Toppings suggestions
- fresh berries,
- a scoop of vanilla ice cream,
- a dusting of powdered sugar,
- or a dollop of whipped cream.
Troubleshooting
Why didn’t my cakes have a molten center?A: They were likely overbaked. Next time, start checking 2 minutes earlier and pull them when the edges are set but the center still jiggles slightly. Why did my lava cakes collapse after unmolding?
A: A little sink is normal. If they fully collapse, they may be underbaked. Add 1–2 minutes next time, or chill the batter longer before baking. Why did my cakes stick to the ramekins?
A: Not enough butter/flour, or you waited too long to unmold. Grease thoroughly, flour evenly, and unmold after about 5 minutes while warm.
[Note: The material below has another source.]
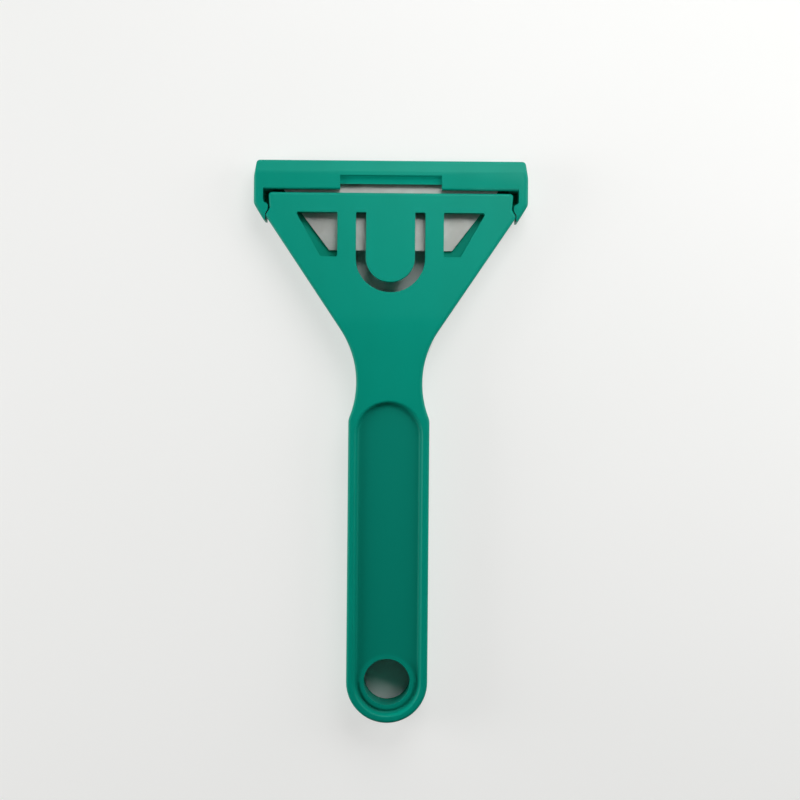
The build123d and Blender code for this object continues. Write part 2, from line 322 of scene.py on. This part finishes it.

Why is the chocolate grainy or separated?
A: Chocolate overheated. Microwave in short bursts and stir often. If it starts looking greasy, let it cool slightly and whisk gently to bring it back together. Why didn’t they rise much?
A: Eggs may not have been whipped enough, or the batter was over-folded. Beat until pale and thick, then fold gently.